> [Your instructions]:
Reproduce each line of the material precisely.
==============================
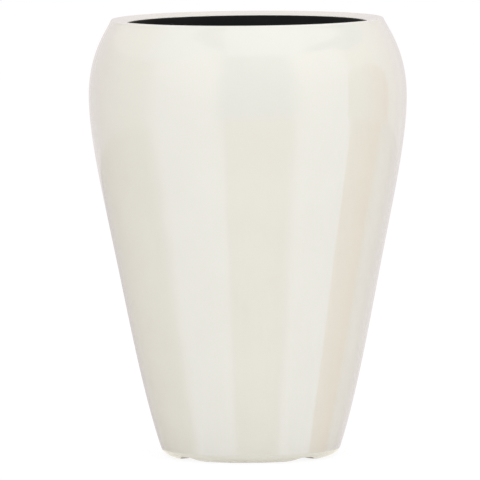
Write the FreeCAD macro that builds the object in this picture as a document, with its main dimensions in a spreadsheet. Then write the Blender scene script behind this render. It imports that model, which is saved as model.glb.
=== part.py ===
import FreeCAD, Part
import math
import os
import re
import Sketcher

# A tall round planter in lacquered fibreglass with a lift-out planting insert.
#
# Millimetres. The origin lies on the floor under the centre of the planter and +Z
# points up. The four feet point along +X, +Y, -X and -Y, the two drainage channels
# between them run along the diagonals, and -Y is the front.

SIZES = {
    # Outline of the shell: the corner over the floor, the rim, and the four points
    # between them that pull the curve out. Flare and flank are given as radius and
    # height; belly and neck are measured from the rim.
    "rim_radius": 232.5,
    "rim_height": 750.0,
    "foot_radius": 148.5,
    "flare_radius": 181.6,
    "flare_height": 96.5,
    "flank_radius": 226.3,
    "flank_height": 352.6,
    "belly_swell": 68.0,
    "belly_drop": 77.8,
    "neck_tuck": 2.3,
    "neck_drop": 8.1,
    "base_rounding": 25.0,
    "crest_rounding": 3.5,

    # Laminate of the shell.
    "wall": 5.0,
    "floor_thickness": 6.0,

    # Turned-in lip, the riser under its inner edge and the ledge that carries the insert.
    "lip_width": 28.0,
    "lip_fall": 6.8,
    "lip_thickness": 6.0,
    "lip_edge_rounding": 1.5,
    "riser_thickness": 5.0,
    "ledge_drop": 30.0,
    "ledge_thickness": 6.0,
    "ledge_width": 26.5,

    # Crossed channels that part the base into four feet.
    "channel_depth": 6.0,
    "channel_half_width": 11.0,
    "channel_side_rounding": 9.7,
    "channel_overrun": 0.3,

    # Drain hole and its plug.
    "drain_radius": 12.0,
    "plug_clearance": 0.3,
    "plug_setback": 0.5,
    "plug_flange_radius": 17.0,
    "plug_flange_thickness": 3.0,
    "plug_neck_radius": 5.0,
    "plug_neck_length": 6.0,
    "plug_grip_radius": 9.0,
    "plug_grip_thickness": 6.0,
    "plug_grip_rounding": 2.0,

    # Round rubber pads let into the feet.
    "pad_radius": 16.0,
    "pad_thickness": 2.5,
    "pad_projection": 1.0,
    "pad_clearance": 0.3,
    "pad_circle_radius": 100.0,

    # Planting insert: a tapered pot with a flange on the ledge and an upstand in the riser.
    "insert_clearance": 2.0,
    "upstand_clearance": 1.0,
    "upstand_step": 0.7,
    "pot_wall": 3.0,
    "pot_depth": 325.0,
    "pot_taper": 36.0,
    "pot_skirt": 5.0,
    "pot_corner_rounding": 8.0,
    "seep_radius": 6.0,
    "seep_circle_radius": 90.0,

    # Wire handles that lie on the flange, and the lugs that hold their ends.
    "handle_margin": 13.5,
    "handle_half_angle": 40.0,
    "handle_bend": 8.0,
    "handle_wire_radius": 3.0,
    "handle_stub": 10.0,
    "handle_rest_gap": 0.4,
    "lug_bore_clearance": 0.1,
    "lug_rounding": 6.5,
    "lug_gap": 1.5,
    "lug_thickness": 6.0,
    "lug_root": 1.0,
}

SEEP_HOLES = 8
FEET = {"right": 0, "back": 90, "left": 180, "front": 270}

# How far each point of the inner outline lies from its twin on the outer one, in walls,
# across and down: the direction square to the outline there.
INWARD = ((1.05, 0.0), (0.96, -0.28), (1.06, 0.2), (1.06, 0.18), (0.75, 0.72))

# Heights and radii that several pieces share.
FLOOR_TOP = "pad_projection + channel_depth + floor_thickness"
LIP_INNER_RADIUS = "(rim_radius - lip_width)"
LIP_SLOPE = "lip_fall / lip_width"
LIP_DEPTH = "lip_thickness * sqrt(1 + (lip_fall / lip_width) ^ 2)"
LEDGE_TOP = "(rim_height - ledge_drop)"
LEDGE_BORE_RADIUS = "(rim_radius - lip_width - ledge_width)"
POT_TOP_RADIUS = "(rim_radius - lip_width - ledge_width - insert_clearance)"
POT_FOOT_RADIUS = f"({POT_TOP_RADIUS} - pot_taper)"
POT_FOOT = "(rim_height - ledge_drop - pot_depth)"
UPSTAND_RADIUS = "(rim_radius - lip_width - upstand_clearance)"
GRIP_RADIUS = f"({UPSTAND_RADIUS} - pot_wall - handle_margin)"
HINGE_ACROSS = f"(({GRIP_RADIUS} + handle_bend) * cos(handle_half_angle) - handle_bend)"
HINGE_BEND = f"(({GRIP_RADIUS} + handle_bend) * sin(handle_half_angle))"
HINGE_HEIGHT = "(rim_height - ledge_drop + pot_wall + handle_rest_gap + handle_wire_radius)"

# A sketch's own numbers for the points of a line or arc, its axes and its origin.
START, END, CENTRE = range(1, 4)
UP_AXIS, ACROSS_AXIS = range(-2, 0)
ORIGIN = (ACROSS_AXIS, START)
SAME_PLACE = 0.05
UPWARDS = FreeCAD.Vector(0, 0, 1)

doc = FreeCAD.newDocument("Planter")
sheet = doc.addObject("Spreadsheet::Sheet", "Sizes")
for row, (name, number) in enumerate(SIZES.items(), start=1):
    sheet.set(f"A{row}", name)
    sheet.set(f"B{row}", str(number))
    sheet.setAlias(f"B{row}", name)
doc.recompute()


# ---------------------------------------------------------------- drawing helpers

def bound(formula):
    """Write a formula of size names as an expression on the sheet."""
    return re.sub(r"[a-z_]+", lambda word: "Sizes." + word[0] if word[0] in SIZES else word[0], formula)


def size(name):
    """Read one size back from the sheet."""
    return float(getattr(sheet, name))


def total(*names):
    return sum(size(name) for name in names)


def datum(body, role):
    """Find one of a body's own origin planes or axes."""
    return next(item for item in body.Origin.OriginFeatures if item.Role == role)


def new_body(name):
    body = doc.addObject("PartDesign::Body", name)
    body.Label = name
    return body


def new_sketch(body, name, role, offset=None, turn=0.0):
    """Lay a sketch on one of the body's planes, moved along its normal and turned about Z."""
    sketch = body.newObject("Sketcher::SketchObject", name)
    sketch.AttachmentSupport = (datum(body, role), [""])
    sketch.MapMode = "FlatFace"
    sketch.AttachmentOffset = FreeCAD.Placement(
        FreeCAD.Vector(), FreeCAD.Rotation(FreeCAD.Vector(0, 1, 0), turn))
    if offset:
        sketch.setExpression("AttachmentOffset.Base.z", bound(offset))
    return sketch


def drive(sketch, kind, *where, formula):
    """Add a dimension as it is drawn, and bind it to a formula of sizes."""
    if kind == "Radius":
        drawn = sketch.Geometry[where[0]].Radius
    else:
        run = sketch.getPoint(*where[2:]) - sketch.getPoint(*where[:2])
        drawn = run.x if kind == "DistanceX" else run.y
    index = sketch.addConstraint(Sketcher.Constraint(kind, *where, drawn))
    sketch.setExpression(f"Constraints[{index}]", bound(formula))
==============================
> [Problem solution]:
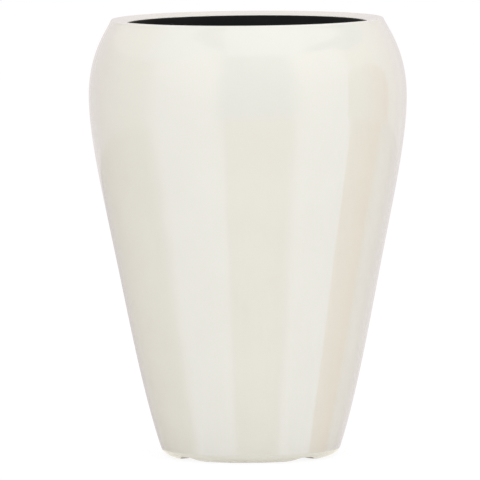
Write the FreeCAD macro that builds the object in this picture as a document, with its main dimensions in a spreadsheet. Then write the Blender scene script behind this render. It imports that model, which is saved as model.glb.
=== part.py ===
import FreeCAD, Part
import math
import os
import re
import Sketcher

# A tall round planter in lacquered fibreglass with a lift-out planting insert.
#
# Millimetres. The origin lies on the floor under the centre of the planter and +Z
# points up. The four feet point along +X, +Y, -X and -Y, the two drainage channels
# between them run along the diagonals, and -Y is the front.

SIZES = {
    # Outline of the shell: the corner over the floor, the rim, and the four points
    # between them that pull the curve out. Flare and flank are given as radius and
    # height; belly and neck are measured from the rim.
    "rim_radius": 232.5,
    "rim_height": 750.0,
    "foot_radius": 148.5,
    "flare_radius": 181.6,
    "flare_height": 96.5,
    "flank_radius": 226.3,
    "flank_height": 352.6,
    "belly_swell": 68.0,
    "belly_drop": 77.8,
    "neck_tuck": 2.3,
    "neck_drop": 8.1,
    "base_rounding": 25.0,
    "crest_rounding": 3.5,

    # Laminate of the shell.
    "wall": 5.0,
    "floor_thickness": 6.0,

    # Turned-in lip, the riser under its inner edge and the ledge that carries the insert.
    "lip_width": 28.0,
    "lip_fall": 6.8,
    "lip_thickness": 6.0,
    "lip_edge_rounding": 1.5,
    "riser_thickness": 5.0,
    "ledge_drop": 30.0,
    "ledge_thickness": 6.0,
    "ledge_width": 26.5,

    # Crossed channels that part the base into four feet.
    "channel_depth": 6.0,
    "channel_half_width": 11.0,
    "channel_side_rounding": 9.7,
    "channel_overrun": 0.3,

    # Drain hole and its plug.
    "drain_radius": 12.0,
    "plug_clearance": 0.3,
    "plug_setback": 0.5,
    "plug_flange_radius": 17.0,
    "plug_flange_thickness": 3.0,
    "plug_neck_radius": 5.0,
    "plug_neck_length": 6.0,
    "plug_grip_radius": 9.0,
    "plug_grip_thickness": 6.0,
    "plug_grip_rounding": 2.0,

    # Round rubber pads let into the feet.
    "pad_radius": 16.0,
    "pad_thickness": 2.5,
    "pad_projection": 1.0,
    "pad_clearance": 0.3,
    "pad_circle_radius": 100.0,

    # Planting insert: a tapered pot with a flange on the ledge and an upstand in the riser.
    "insert_clearance": 2.0,
    "upstand_clearance": 1.0,
    "upstand_step": 0.7,
    "pot_wall": 3.0,
    "pot_depth": 325.0,
    "pot_taper": 36.0,
    "pot_skirt": 5.0,
    "pot_corner_rounding": 8.0,
    "seep_radius": 6.0,
    "seep_circle_radius": 90.0,

    # Wire handles that lie on the flange, and the lugs that hold their ends.
    "handle_margin": 13.5,
    "handle_half_angle": 40.0,
    "handle_bend": 8.0,
    "handle_wire_radius": 3.0,
    "handle_stub": 10.0,
    "handle_rest_gap": 0.4,
    "lug_bore_clearance": 0.1,
    "lug_rounding": 6.5,
    "lug_gap": 1.5,
    "lug_thickness": 6.0,
    "lug_root": 1.0,
}

SEEP_HOLES = 8
FEET = {"right": 0, "back": 90, "left": 180, "front": 270}

# How far each point of the inner outline lies from its twin on the outer one, in walls,
# across and down: the direction square to the outline there.
INWARD = ((1.05, 0.0), (0.96, -0.28), (1.06, 0.2), (1.06, 0.18), (0.75, 0.72))

# Heights and radii that several pieces share.
FLOOR_TOP = "pad_projection + channel_depth + floor_thickness"
LIP_INNER_RADIUS = "(rim_radius - lip_width)"
LIP_SLOPE = "lip_fall / lip_width"
LIP_DEPTH = "lip_thickness * sqrt(1 + (lip_fall / lip_width) ^ 2)"
LEDGE_TOP = "(rim_height - ledge_drop)"
LEDGE_BORE_RADIUS = "(rim_radius - lip_width - ledge_width)"
POT_TOP_RADIUS = "(rim_radius - lip_width - ledge_width - insert_clearance)"
POT_FOOT_RADIUS = f"({POT_TOP_RADIUS} - pot_taper)"
POT_FOOT = "(rim_height - ledge_drop - pot_depth)"
UPSTAND_RADIUS = "(rim_radius - lip_width - upstand_clearance)"
GRIP_RADIUS = f"({UPSTAND_RADIUS} - pot_wall - handle_margin)"
HINGE_ACROSS = f"(({GRIP_RADIUS} + handle_bend) * cos(handle_half_angle) - handle_bend)"
HINGE_BEND = f"(({GRIP_RADIUS} + handle_bend) * sin(handle_half_angle))"
HINGE_HEIGHT = "(rim_height - ledge_drop + pot_wall + handle_rest_gap + handle_wire_radius)"

# A sketch's own numbers for the points of a line or arc, its axes and its origin.
START, END, CENTRE = range(1, 4)
UP_AXIS, ACROSS_AXIS = range(-2, 0)
ORIGIN = (ACROSS_AXIS, START)
SAME_PLACE = 0.05
UPWARDS = FreeCAD.Vector(0, 0, 1)

doc = FreeCAD.newDocument("Planter")
sheet = doc.addObject("Spreadsheet::Sheet", "Sizes")
for row, (name, number) in enumerate(SIZES.items(), start=1):
    sheet.set(f"A{row}", name)
    sheet.set(f"B{row}", str(number))
    sheet.setAlias(f"B{row}", name)
doc.recompute()


# ---------------------------------------------------------------- drawing helpers

def bound(formula):
    """Write a formula of size names as an expression on the sheet."""
    return re.sub(r"[a-z_]+", lambda word: "Sizes." + word[0] if word[0] in SIZES else word[0], formula)


def size(name):
    """Read one size back from the sheet."""
    return float(getattr(sheet, name))


def total(*names):
    return sum(size(name) for name in names)


def datum(body, role):
    """Find one of a body's own origin planes or axes."""
    return next(item for item in body.Origin.OriginFeatures if item.Role == role)


def new_body(name):
    body = doc.addObject("PartDesign::Body", name)
    body.Label = name
    return body


def new_sketch(body, name, role, offset=None, turn=0.0):
    """Lay a sketch on one of the body's planes, moved along its normal and turned about Z."""
    sketch = body.newObject("Sketcher::SketchObject", name)
    sketch.AttachmentSupport = (datum(body, role), [""])
    sketch.MapMode = "FlatFace"
    sketch.AttachmentOffset = FreeCAD.Placement(
        FreeCAD.Vector(), FreeCAD.Rotation(FreeCAD.Vector(0, 1, 0), turn))
    if offset:
        sketch.setExpression("AttachmentOffset.Base.z", bound(offset))
    return sketch


def drive(sketch, kind, *where, formula):
    """Add a dimension as it is drawn, and bind it to a formula of sizes."""
    if kind == "Radius":
        drawn = sketch.Geometry[where[0]].Radius
    else:
        run = sketch.getPoint(*where[2:]) - sketch.getPoint(*where[:2])
        drawn = run.x if kind == "DistanceX" else run.y
    index = sketch.addConstraint(Sketcher.Constraint(kind, *where, drawn))
    sketch.setExpression(f"Constraints[{index}]", bound(formula))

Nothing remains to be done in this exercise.